What ensue are impossible murders and disappearances, impossible thefts of thirty thousand dollars in negotiable securities and half a million in diamonds, and the deadly appearances of the vampiric ghost of Gilles de Rais.

 

In the eponymous “Death Out of Thin Air,” Sergeant Lester Healy, working undercover, has witnessed the impossible: the vanishing of the lethal entity who came to be known as The Invisible Man: “Healy, you see, had under the bright lights, just watched a man vanish into thin air. He had seen him fade slowly and completely into nothing at all…He had been faced with clearly unmistakable evidence that the man who disappeared was still there under those bright lights—still there but quite invisible.”

 

Shortly after reporting back to Centre Street Headquarters, Healy is murdered by an invisible killer: someone who is brazen enough to kill one of their own and then challenge the police department to prevent a theft he intends to commit under their very noses.
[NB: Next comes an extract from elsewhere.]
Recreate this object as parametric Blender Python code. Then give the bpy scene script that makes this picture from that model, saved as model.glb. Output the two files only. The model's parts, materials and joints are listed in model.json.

Don Diavolo becomes involved when multi-millionaire financier J.D. Belmont engages him to protect his prized possession, a diamond necklace that belonged to Marie Antoinette. When the invisible man succeeds in stealing it despite elaborate precautions, Diavolo determines to recover it—putting his own life at risk in the process—unmask the killer, and figure out how he effected his crimes and the invisibility.   

 

The first story in Death From Nowhere is“Claws of Satan,” which has Diavolo paying a visit to the offices of circus co-owner and generally unscrupulous businessman R.J. Hagenbaugh after the latter has stopped payment on a check for an illusion Diavolo sold him in good faith. When he arrives and Hagenbaugh’s attractive blonde secretary denies him admittance to her boss’s inner sanctum on the grounds that he’s in conference and doesn’t want any interruptions, Diavolo uses his ventriloquial skills to deceive her and gain admittance. When he does, he barely glimpses Hagenbaugh slightly slumped in his desk chair before he’s blackjacked by someone behind the door. From the time he awakes, he is, as far as Inspector Church is concerned, the prime suspect in the case. To acquit himself, Don must stay one step ahead of the police and solve a series of impossible murders the police are sure only he could have committed.

 

“The Enchanted Dagger” begins with the arrival in New York of a furtive individual who checks into a hotel after taking steps to conceal his identity, who then phones the unavailable Don Diavolo, and then not long after is attacked by a gun- and knife-wielding assailant. The problem for the police? Plenty of blood but no body to explain its presence.

 

What brings Diavolo into the predicament is an ongoing challenge from the wealthy Nicholas Sayre, whose hobby in retirement has become the occult in both the spiritual and collectible realms. He’s not fond of Diavolo because the magician once exposed a con artist to whom Sayre had made a sizable donation. Now “nothing would give him any greater pleasure than to make Don Diavolo admit, once and for all, that occult phenomena did exist which could not be duplicated by trickery and sleight of hand.” Diavolo once told Sayre he’d pay ten thousand dollars to anyone “who could produce a psychic manifestation I couldn’t duplicate by ordinary means.” Sayre contends he’s found one, a mystic named Shivara who can—and does—vanish before multiple viewers’ eyes, one pair of which is Don’s. Ultimately, Diavolo must solve a number of impossible situations, including murders, Shivara’s several psychic skills, and how an ancient treasure figures into modern events, as well as keeping himself from getting killed.

 

The Don Diavolo mysteries, are fast-paced short novels which combine cerebral conundrums with the kind of fast-paced physical action (and occasional hokeyness) the pulps were known for.

 

There are (fortunately only) a few instances of offensive racial epithets readers must put into the context of the era in which these short novels were written. As far as I can determine, physical editions of these tales are no longer available. As mentioned earlier, I read them in the electronic editions from Mysterious Press/Open Road Integrated Media, which companies need to hire a competent proofreader. The novels contain their share of missing or incorrect punctuations, as well as occasional misspellings. The worst instance of misspelling occurs in “The Claws of Satan,” when the skin condition vitiligo is written vitiglio. Readers unfamiliar with this condition, and unable to find a definition of the misspelled word, might think the author has made it up.

 

With those caveats noted, I can and do recommend these as good entertainment.